Tax problems

Thursday, 1 April 2021 01:44 -     - {{hitsCtrl.values.hits}}

Sri Lanka has a tax problem. And never was it more apparent than at a recent Committee on Public Accounts (COPA) meeting where the Inland Revenue Department revealed tax arrears of Rs. 144 billion to be collected.

Taxation in Sri Lanka is overwhelmingly from indirect taxes. As much as 80% of taxes are collected indirectly, in part because the Government depends on imports for much of its revenue. The second reason is because Sri Lanka’s private sector is not large enough and has limited export capability to really fuel tax income. There are also conflicts over some industries being given protection via taxes, which also costs the Government revenue.

The challenge with having a large chunk of public revenue dependent on indirect taxes is that it overburdens the poor. Despite successive Governments coming to power, pledging to make pro-poor policies, the reality is none of them have been able to tilt taxation more towards direct taxes. The reliance on indirect taxes also means that when import restrictions are placed, it hits public revenue hard and can expand the Budget deficit, as is happening now.
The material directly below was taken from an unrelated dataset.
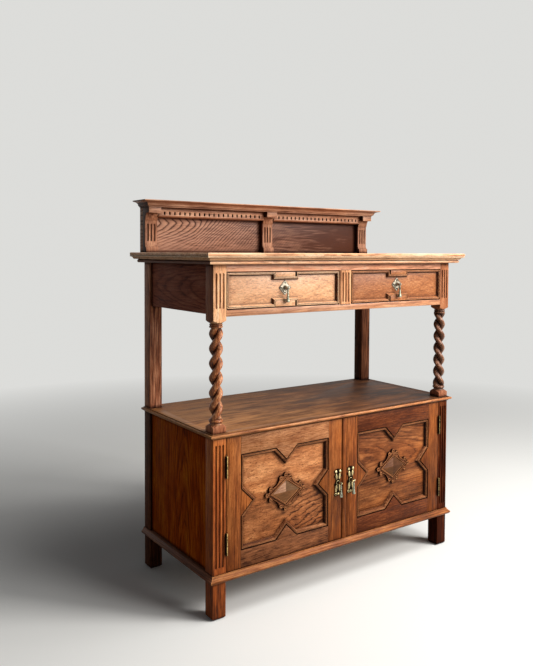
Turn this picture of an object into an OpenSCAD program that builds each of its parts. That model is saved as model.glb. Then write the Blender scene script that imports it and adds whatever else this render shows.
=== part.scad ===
// Oak sideboard: a two-door cupboard on four square feet, an open serving bay between
// barley-twist columns, a case of two drawers and a low gallery with dentils.
// Millimetres. +Z is up, the doors face -Y, the origin is on the floor below the middle.

/* [Carcass] */
// Width of the cupboard across its legs
case_w = 1000; // [900:5:1150]
// Depth of the cupboard across its legs
case_d = 460; // [420:5:520]
// Side of each square leg and post
leg = 44; // [42:1:48]
// Height of the legs, from the floor to the serving board
leg_h = 535; // [500:5:600]
// Height of the feet below the base moulding
foot_h = 112; // [80:2:130]
// Chamfer round the bottom of each foot
foot_cut = 5; // [2:0.5:8]
// Height of the bottom rails and of the moulding on them
base_h = 22; // [20:0.5:26]
// Depth of the bottom rails, front to back
rail_d = 28; // [24:1:34]
// Thickness of the bottom board
bottom_t = 14; // [12:1:16]
// Thickness of the side panels
side_t = 12; // [10:1:16]
// Set-back of the lower side panels from the faces of the legs
side_recess = 7; // [4:1:10]
// Thickness of the back boards
back_t = 9; // [8:1:12]
// Set-back of the back boards from the backs of the legs
back_recess = 10; // [8:1:14]
// Depth of the grooves that hold panels and boards
groove = 6; // [4:1:8]
// Length of the tenons on rails
tenon = 16; // [12:1:20]
// Thickness of the tenons on rails
tenon_t = 9; // [7:1:10]

/* [Serving board] */
// Thickness of the serving board
mid_t = 15; // [13:1:20]
// Reach of its moulded edge beyond the legs
mid_over = 12.5; // [8:0.5:16]

/* [Shelf] */
// Height of the top of the shelf above the bottom board
shelf_up = 205; // [150:5:260]
// Thickness of the shelf
shelf_t = 14; // [12:1:18]
// Set-back of the shelf behind the doors
shelf_back = 30; // [20:2:60]
// Side of the square shelf bearers
bearer = 18; // [14:1:22]

/* [Doors] */
// Thickness of the doors
door_t = 24; // [22:1:28]
// Gap round each door
door_gap = 1.5; // [1.2:0.1:2.5]
// Distance of the meeting line of the doors to the left of the middle
meet_off = 9; // [0:1:20]
// Width of the hinge stiles
hinge_stile = 51; // [46:1:58]
// Width of the meeting stile of the left door
left_stile = 56; // [50:1:64]
// Width of the meeting stile of the right door
right_stile = 47; // [42:1:56]
// Width of the bead on the meeting edge of the right door
bead_w = 20; // [16:1:22]
// How far the bead stands in front of the doors
bead_up = 2.5; // [1:0.5:4]
// Height of the top rails of the doors
door_top = 55.5; // [48:0.5:64]
// Height of the bottom rails of the doors
door_low = 52; // [46:0.5:60]
// Thickness of the door panels
panel_t = 9; // [8:1:10]
// Depth of the panels behind the face of the doors
panel_recess = 11; // [9:1:12]
// Half width and depth of each notch of the star
star_cut = 40; // [30:1:50]
// Width of the star moulding
star_w = 12; // [10:0.5:14]
// Half length of the pyramid on each door
boss_x = 57; // [48:1:64]
// Half height of the pyramid on each door
boss_z = 39; // [32:1:46]
// Height of the point of the pyramid above the panel
boss_up = 14; // [9:0.5:18]
// Thickness of the carved strapwork behind the pyramid
strap_t = 3; // [2:0.5:4]
// Reach of the strapwork past each point of the pyramid
strap_out = 21; // [18:0.5:24]
// Radius of the scrolls of the strapwork
scroll_r = 7.5; // [6:0.5:9]

/* [Hinges and pulls] */
// Length of each butt hinge
hinge_h = 65; // [50:1:76]
// Distance of the hinges from the top and bottom of a door
hinge_in = 52; // [40:1:70]
// Radius of the hinge knuckles
knuckle_r = 3.5; // [3:0.1:4]
// Radius of the hinge pins
pin_r = 1.5; // [1.2:0.1:1.8]
// Thickness of the hinge leaves
leaf_t = 1.4; // [1.2:0.1:1.8]
// Width of the hinge leaves
leaf_w = 20; // [14:1:22]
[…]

The Government is then forced to turn to securities to fund its expenses and that can lead to inflation and currency pressures. According to experts, public revenue must at least be 15% of GDP for a government to sustainably fund universal healthcare, education, housing and maintain a large public sector, but Sri Lanka’s public revenue has been well below that for decades.

So, the importance of expanding and deepening the tax net, especially towards direct taxes has been impressed upon Sri Lanka repeatedly, but to little avail. One important part of taxation is actually collecting taxes and minimising leaks. However, this requires a strong anti-corruption movement by the Government that includes strengthening the powers of the IRD, Customs and Local Authorities that collect taxes.    

Clearly, this is not the case, as the IRD has received 6,878 dishonoured cheques worth Rs. 2.4 billion, as of 31 December 2020. COPA may have ordered the IRD to collect the unpaid Rs. 2,451,465,383, but this is easier said than done.

Dozens of court cases have been filed by IRD in the Colombo Magistrate’s Court to recover Rs. 2,670 million in tax arrears from the casino business, which are direct taxes, but to no avail. According to Section 12 of the Default Taxes (Special Provisions) Act No. 16 of 2010, the amount of tax arrears that could be collected as of 31 December 2020 by the IRD was around Rs. 144,537,364,916.

To put this amount of uncollected taxes in context, Samurdhi was allocated Rs. 43 billion in 2017. The level of public revenue leakage is problematic on multiple levels and needs to be urgently addressed by policy makers. Such funds could be used for much public good.

Many private sector stakeholders complain that the Government often increases tax pressure on taxpayers but does little to bring the informal sector into the tax fold. This is especially critical given the expansion of the gig economy and the challenge of tailoring regulations that capture services and semi-formal economic activity. Unless these economic sectors are also drawn into the tax net, other regulations such as labour laws and social protections could also be harder to implement.

Making it easier to pay taxes is just part of the riddle.